* START Provided data *
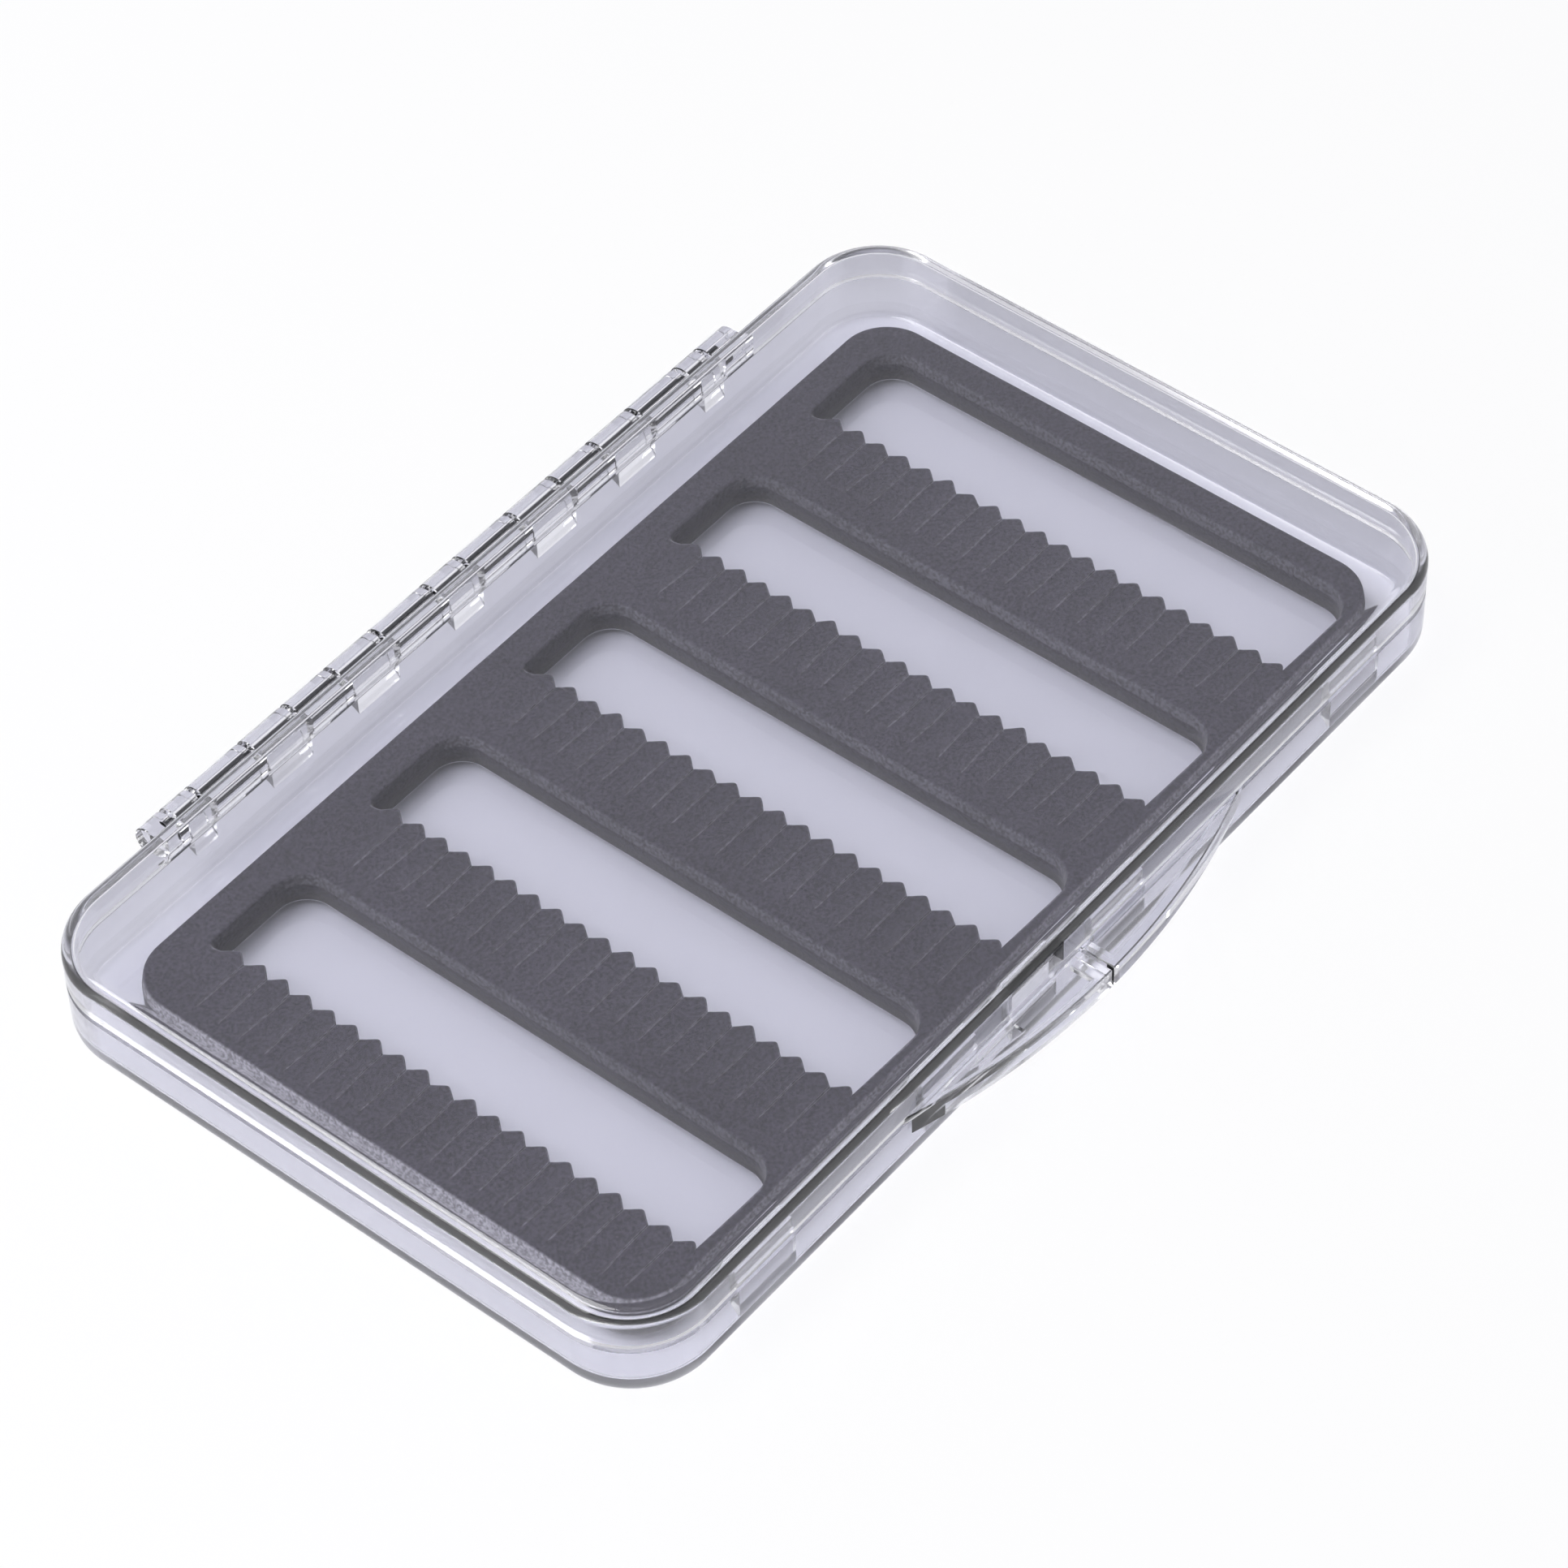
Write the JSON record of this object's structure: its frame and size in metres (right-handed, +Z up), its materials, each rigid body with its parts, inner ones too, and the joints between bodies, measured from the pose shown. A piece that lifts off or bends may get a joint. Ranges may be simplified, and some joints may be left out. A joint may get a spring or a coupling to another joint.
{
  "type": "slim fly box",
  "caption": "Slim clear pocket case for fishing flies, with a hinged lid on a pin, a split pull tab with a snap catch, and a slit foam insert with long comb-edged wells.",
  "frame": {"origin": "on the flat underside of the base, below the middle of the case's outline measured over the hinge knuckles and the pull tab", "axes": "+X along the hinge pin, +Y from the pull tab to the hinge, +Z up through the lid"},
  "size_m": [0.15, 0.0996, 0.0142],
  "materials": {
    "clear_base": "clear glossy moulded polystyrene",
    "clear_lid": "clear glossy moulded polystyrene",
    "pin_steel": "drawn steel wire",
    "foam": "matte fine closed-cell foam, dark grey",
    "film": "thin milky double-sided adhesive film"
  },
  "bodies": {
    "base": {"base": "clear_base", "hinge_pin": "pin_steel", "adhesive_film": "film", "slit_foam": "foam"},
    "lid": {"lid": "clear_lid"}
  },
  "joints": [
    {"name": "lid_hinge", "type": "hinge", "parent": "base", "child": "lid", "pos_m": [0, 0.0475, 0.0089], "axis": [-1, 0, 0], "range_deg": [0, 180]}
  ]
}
* END Provided data *
Extract the listing in its entirety and repeat it exactly.

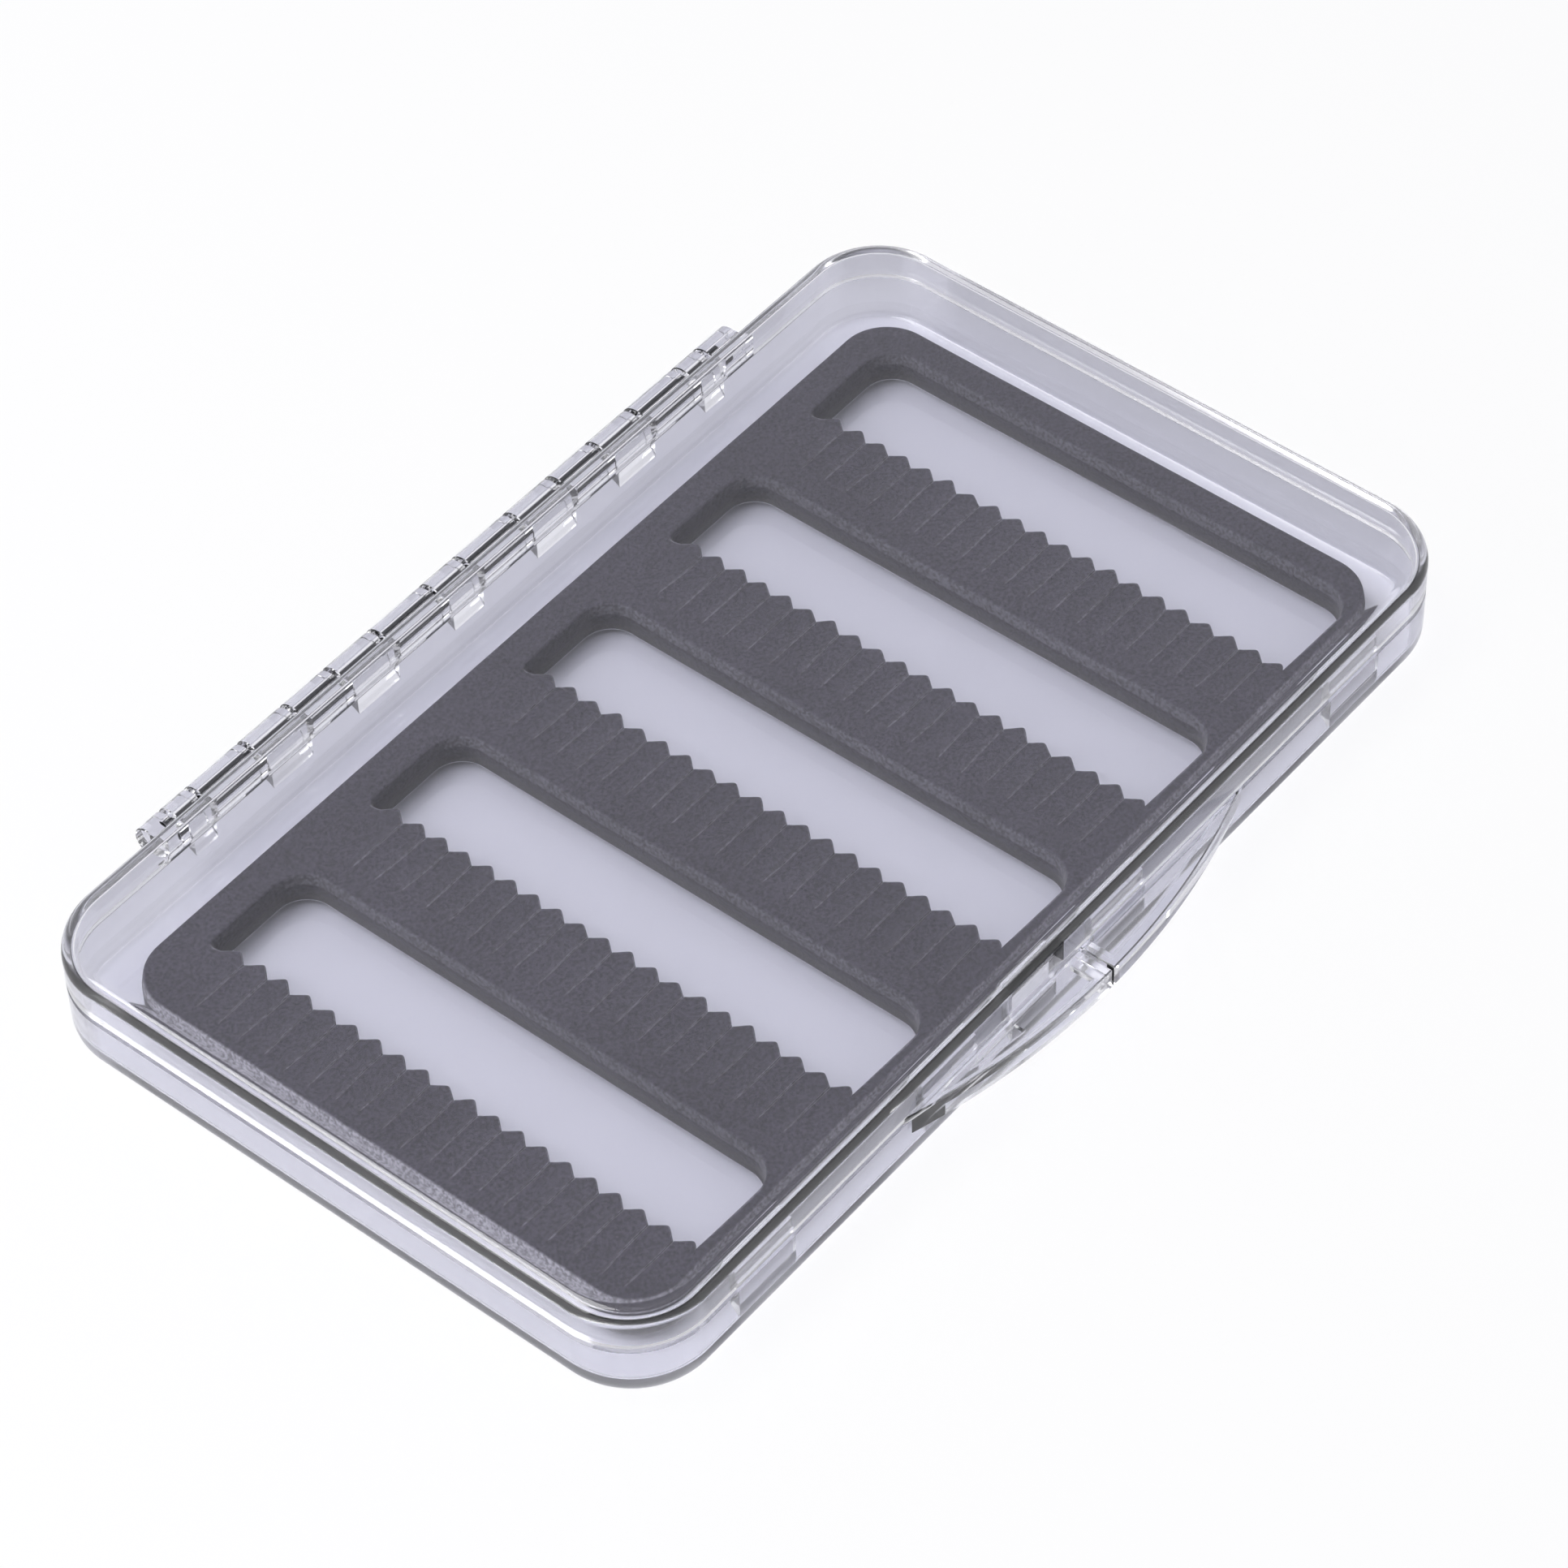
Write the JSON record of this object's structure: its frame and size in metres (right-handed, +Z up), its materials, each rigid body with its parts, inner ones too, and the joints between bodies, measured from the pose shown. A piece that lifts off or bends may get a joint. Ranges may be simplified, and some joints may be left out. A joint may get a spring or a coupling to another joint.
{
  "type": "slim fly box",
  "caption": "Slim clear pocket case for fishing flies, with a hinged lid on a pin, a split pull tab with a snap catch, and a slit foam insert with long comb-edged wells.",
  "frame": {"origin": "on the flat underside of the base, below the middle of the case's outline measured over the hinge knuckles and the pull tab", "axes": "+X along the hinge pin, +Y from the pull tab to the hinge, +Z up through the lid"},
  "size_m": [0.15, 0.0996, 0.0142],
  "materials": {
    "clear_base": "clear glossy moulded polystyrene",
    "clear_lid": "clear glossy moulded polystyrene",
    "pin_steel": "drawn steel wire",
    "foam": "matte fine closed-cell foam, dark grey",
    "film": "thin milky double-sided adhesive film"
  },
  "bodies": {
    "base": {"base": "clear_base", "hinge_pin": "pin_steel", "adhesive_film": "film", "slit_foam": "foam"},
    "lid": {"lid": "clear_lid"}
  },
  "joints": [
    {"name": "lid_hinge", "type": "hinge", "parent": "base", "child": "lid", "pos_m": [0, 0.0475, 0.0089], "axis": [-1, 0, 0], "range_deg": [0, 180]}
  ]
}